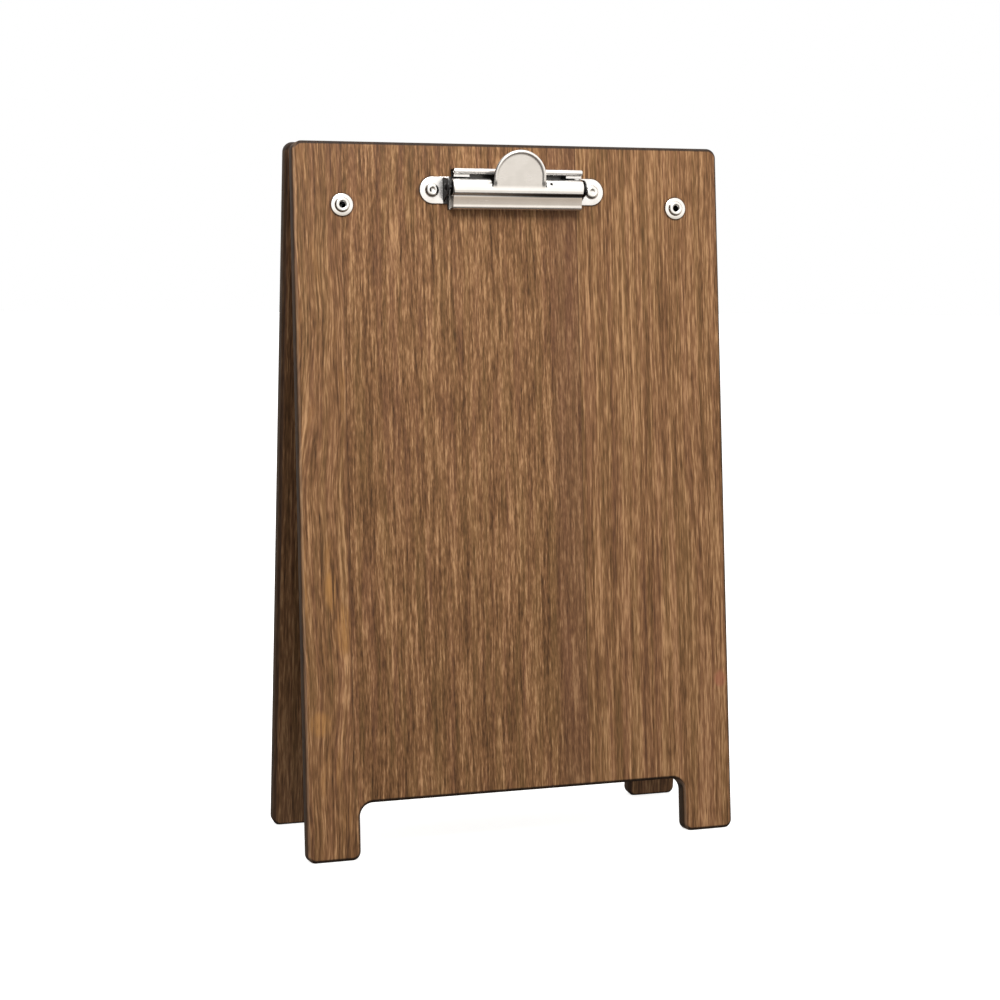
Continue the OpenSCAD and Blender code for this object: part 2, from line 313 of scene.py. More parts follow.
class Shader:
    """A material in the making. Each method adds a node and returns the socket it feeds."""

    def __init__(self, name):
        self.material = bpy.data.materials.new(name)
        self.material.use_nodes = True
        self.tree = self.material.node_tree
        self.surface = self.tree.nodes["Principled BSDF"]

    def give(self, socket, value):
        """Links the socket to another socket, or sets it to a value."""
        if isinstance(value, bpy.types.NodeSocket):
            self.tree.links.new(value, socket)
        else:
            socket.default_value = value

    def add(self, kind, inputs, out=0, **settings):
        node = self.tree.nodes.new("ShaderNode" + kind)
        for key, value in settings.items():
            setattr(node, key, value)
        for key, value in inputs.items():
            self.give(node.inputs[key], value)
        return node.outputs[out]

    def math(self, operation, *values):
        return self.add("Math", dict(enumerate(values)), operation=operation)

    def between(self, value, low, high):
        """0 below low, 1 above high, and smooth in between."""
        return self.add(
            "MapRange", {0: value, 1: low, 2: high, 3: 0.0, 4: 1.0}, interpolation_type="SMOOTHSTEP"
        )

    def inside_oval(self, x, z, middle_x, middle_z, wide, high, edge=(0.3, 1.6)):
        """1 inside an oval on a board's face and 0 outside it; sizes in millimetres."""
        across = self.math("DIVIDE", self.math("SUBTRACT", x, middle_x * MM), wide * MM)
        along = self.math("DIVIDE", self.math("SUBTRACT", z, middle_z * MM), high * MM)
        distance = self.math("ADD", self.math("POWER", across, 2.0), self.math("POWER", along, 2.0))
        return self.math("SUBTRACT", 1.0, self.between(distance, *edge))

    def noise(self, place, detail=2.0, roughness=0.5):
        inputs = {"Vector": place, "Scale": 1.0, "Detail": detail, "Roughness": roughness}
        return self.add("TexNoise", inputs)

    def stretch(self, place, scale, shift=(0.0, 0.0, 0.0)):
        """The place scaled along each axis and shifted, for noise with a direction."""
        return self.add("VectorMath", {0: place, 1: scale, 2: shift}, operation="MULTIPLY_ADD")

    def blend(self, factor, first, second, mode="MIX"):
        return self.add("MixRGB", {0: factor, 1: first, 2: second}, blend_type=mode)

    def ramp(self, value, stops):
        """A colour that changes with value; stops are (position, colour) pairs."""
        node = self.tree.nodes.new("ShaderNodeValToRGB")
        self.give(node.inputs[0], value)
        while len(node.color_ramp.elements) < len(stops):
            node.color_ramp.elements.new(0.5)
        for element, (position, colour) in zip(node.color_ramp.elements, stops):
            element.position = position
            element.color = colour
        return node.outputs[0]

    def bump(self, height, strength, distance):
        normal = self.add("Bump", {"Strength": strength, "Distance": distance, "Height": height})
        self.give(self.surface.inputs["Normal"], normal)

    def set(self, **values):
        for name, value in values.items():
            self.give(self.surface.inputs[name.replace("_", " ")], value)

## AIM
All of the data must be returned exactly.

## RESPONSE TO THIS EXERCISE
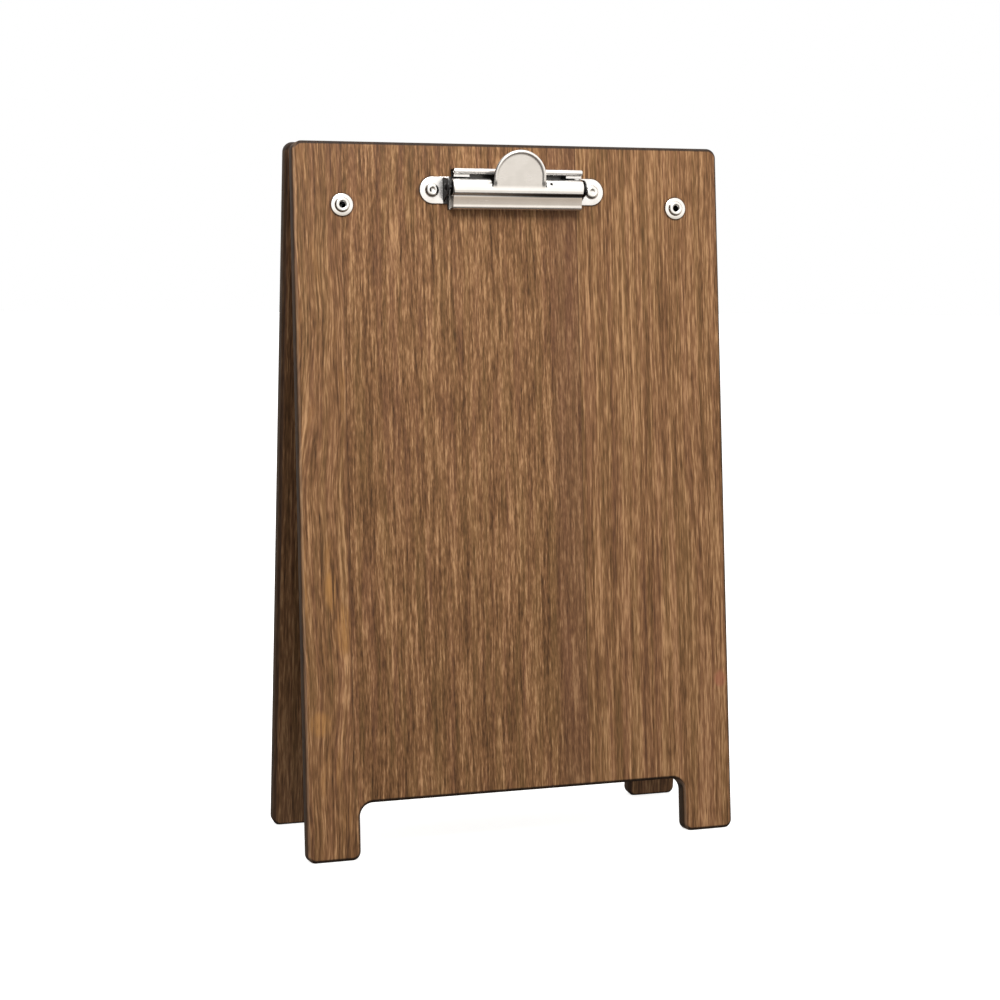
Continue the OpenSCAD and Blender code for this object: part 2, from line 313 of scene.py. More parts follow.
class Shader:
    """A material in the making. Each method adds a node and returns the socket it feeds."""

    def __init__(self, name):
        self.material = bpy.data.materials.new(name)
        self.material.use_nodes = True
        self.tree = self.material.node_tree
        self.surface = self.tree.nodes["Principled BSDF"]

    def give(self, socket, value):
        """Links the socket to another socket, or sets it to a value."""
        if isinstance(value, bpy.types.NodeSocket):
            self.tree.links.new(value, socket)
        else:
            socket.default_value = value

    def add(self, kind, inputs, out=0, **settings):
        node = self.tree.nodes.new("ShaderNode" + kind)
        for key, value in settings.items():
            setattr(node, key, value)
        for key, value in inputs.items():
            self.give(node.inputs[key], value)
        return node.outputs[out]

    def math(self, operation, *values):
        return self.add("Math", dict(enumerate(values)), operation=operation)

    def between(self, value, low, high):
        """0 below low, 1 above high, and smooth in between."""
        return self.add(
            "MapRange", {0: value, 1: low, 2: high, 3: 0.0, 4: 1.0}, interpolation_type="SMOOTHSTEP"
        )

    def inside_oval(self, x, z, middle_x, middle_z, wide, high, edge=(0.3, 1.6)):
        """1 inside an oval on a board's face and 0 outside it; sizes in millimetres."""
        across = self.math("DIVIDE", self.math("SUBTRACT", x, middle_x * MM), wide * MM)
        along = self.math("DIVIDE", self.math("SUBTRACT", z, middle_z * MM), high * MM)
        distance = self.math("ADD", self.math("POWER", across, 2.0), self.math("POWER", along, 2.0))
        return self.math("SUBTRACT", 1.0, self.between(distance, *edge))

    def noise(self, place, detail=2.0, roughness=0.5):
        inputs = {"Vector": place, "Scale": 1.0, "Detail": detail, "Roughness": roughness}
        return self.add("TexNoise", inputs)

    def stretch(self, place, scale, shift=(0.0, 0.0, 0.0)):
        """The place scaled along each axis and shifted, for noise with a direction."""
        return self.add("VectorMath", {0: place, 1: scale, 2: shift}, operation="MULTIPLY_ADD")

    def blend(self, factor, first, second, mode="MIX"):
        return self.add("MixRGB", {0: factor, 1: first, 2: second}, blend_type=mode)

    def ramp(self, value, stops):
        """A colour that changes with value; stops are (position, colour) pairs."""
        node = self.tree.nodes.new("ShaderNodeValToRGB")
        self.give(node.inputs[0], value)
        while len(node.color_ramp.elements) < len(stops):
            node.color_ramp.elements.new(0.5)
        for element, (position, colour) in zip(node.color_ramp.elements, stops):
            element.position = position
            element.color = colour
        return node.outputs[0]

    def bump(self, height, strength, distance):
        normal = self.add("Bump", {"Strength": strength, "Distance": distance, "Height": height})
        self.give(self.surface.inputs["Normal"], normal)

    def set(self, **values):
        for name, value in values.items():
            self.give(self.surface.inputs[name.replace("_", " ")], value)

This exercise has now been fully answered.